It appears Kamloops residents stuck at home during the COVID-19 pandemic are keeping busy working on renovations and building pools in anticipation of more time at home into the summer months, based on the city’s latest monthly building permit report.
City of Kamloops building and engineering development manager Jason Dixon said city statistics are beginning to show impacts of the COVID-19 pandemic, specifically a shift in the types of applications coming through the doors.
Sixty-three residential alteration permits, valued at $2.3 million, have been issued to date this year, compared to 42 such permits in 2019 valued at $900,000. Thirty-nine residential addition permits, worth $1.5 million, were issued, compared to 26 such permits in 2019 worth $1.3 million. Finally, 15 pool and hot tub permits, worth $475,000, have been issued, compared to nine such permits in 2019 worth $209,000.
Dixon said the city has seen fewer new residential building applications and more renovation applications.
“People are at home, they’re doing those home improvement projects,” Dixon said. “Pools are a hot commodity right now. People are planning on being home, so they’re looking at investing in their own places. We’re starting to see a shift in the types of applications we see.”
Development numbers continue to appear strong, outpacing last year’s record-breaking building permit values overall to date, at $108.8 million, compared to $97.6 million through May of 2019, and Dixon said the building department remains busy.
In May, the city issued 113 building permits worth $24.9 million, compared to 192 permits issued in May 2019, worth $33.3 million. Two large multi-family projects drove most of May’s numbers: a $6-million project on Yew Street in North Kamloops and a Howard Johnson Society project near the RCMP detachment, downtown on Fifth Avenue.
Dixon said he expects the situation to continue for some time, though he noted it is not known how the pandemic could play out in subsequent months and what its impact on the building industry may be. He said it ultimately depends on the COVID-19 case numbers, which guide the province in its phased-in economic reopening plans.

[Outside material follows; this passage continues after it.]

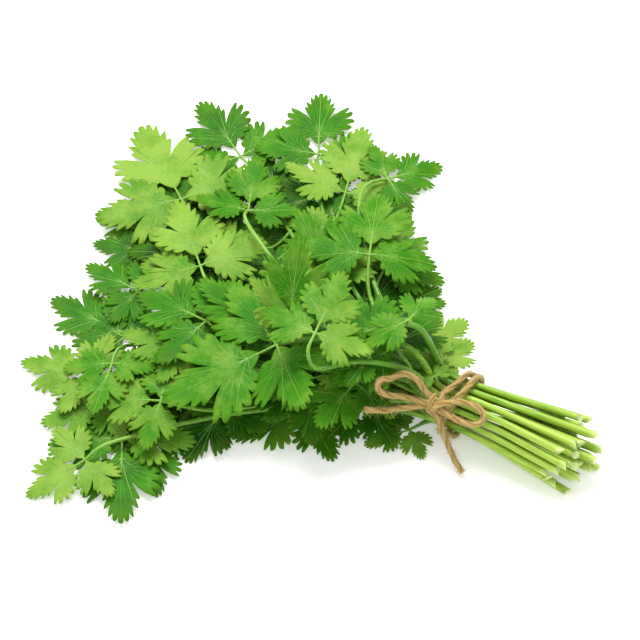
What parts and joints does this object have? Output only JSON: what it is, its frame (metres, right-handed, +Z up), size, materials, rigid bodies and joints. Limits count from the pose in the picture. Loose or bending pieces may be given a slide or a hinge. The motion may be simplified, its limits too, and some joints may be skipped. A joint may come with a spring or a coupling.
{
  "type": "coriander bunch",
  "caption": "Bunch of fresh coriander lying on its side, its long leafy stems tied near the cut ends with jute twine in a bow.",
  "frame": {"origin": "on the surface the bunch lies on, under the tie, on the flat underside of the twine's first turn", "axes": "+X along the stems towards their cut ends, -X towards the leaves, +Y to one side across the bunch, +Z up"},
  "size_m": [0.2632, 0.2528, 0.0546],
  "materials": {
    "leaf_deep": "satin leaf, deep green",
    "leaf_mid": "satin leaf, mid green",
    "leaf_bright": "satin leaf, yellow green",
    "twine": "twisted jute, rough"
  },
  "bodies": {
    "root": {"sprig_01": "leaf_bright", "sprig_02": "leaf_mid", "sprig_03": "leaf_deep", "sprig_04": "leaf_mid", "sprig_05": "leaf_mid", "sprig_06": "leaf_deep", "sprig_07": "leaf_deep", "sprig_08": "leaf_mid", "sprig_09": "leaf_mid", "sprig_10": "leaf_mid", "sprig_11": "leaf_bright", "sprig_12": "leaf_bright", "sprig_13": "leaf_deep", "sprig_14": "leaf_mid", "sprig_15": "leaf_mid", "sprig_16": "leaf_bright", "sprig_17": "leaf_bright", "sprig_18": "leaf_mid", "sprig_19": "leaf_deep", "sprig_20": "leaf_bright", "sprig_21": "leaf_bright", "sprig_22": "leaf_mid", "sprig_23": "leaf_deep", "sprig_24": "leaf_mid", "sprig_25": "leaf_bright", "sprig_26": "leaf_mid", "sprig_27": "leaf_mid", "sprig_28": "leaf_mid", "sprig_29": "leaf_mid", "sprig_30": "leaf_deep", "sprig_31": "leaf_deep", "sprig_32": "leaf_mid", "sprig_33": "leaf_bright", "sprig_34": "leaf_deep", "sprig_35": "leaf_mid", "sprig_36": "leaf_bright", "sprig_37": "leaf_mid", "twine": "twine"}
  },
  "joints": []
}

“I know from our point of view, we’ve got big projects we’re working on, we’ve got big applications we’re continuing on — the patient-care tower at the hospital. So, from a construction value point for the year, I’m not concerned. We’ve got some really big projects. At the end of the year, construction value progress will be fine. The interest will be when you look into some of the other numbers to where the shifts were from year to year, to see the effect this pandemic had on things.”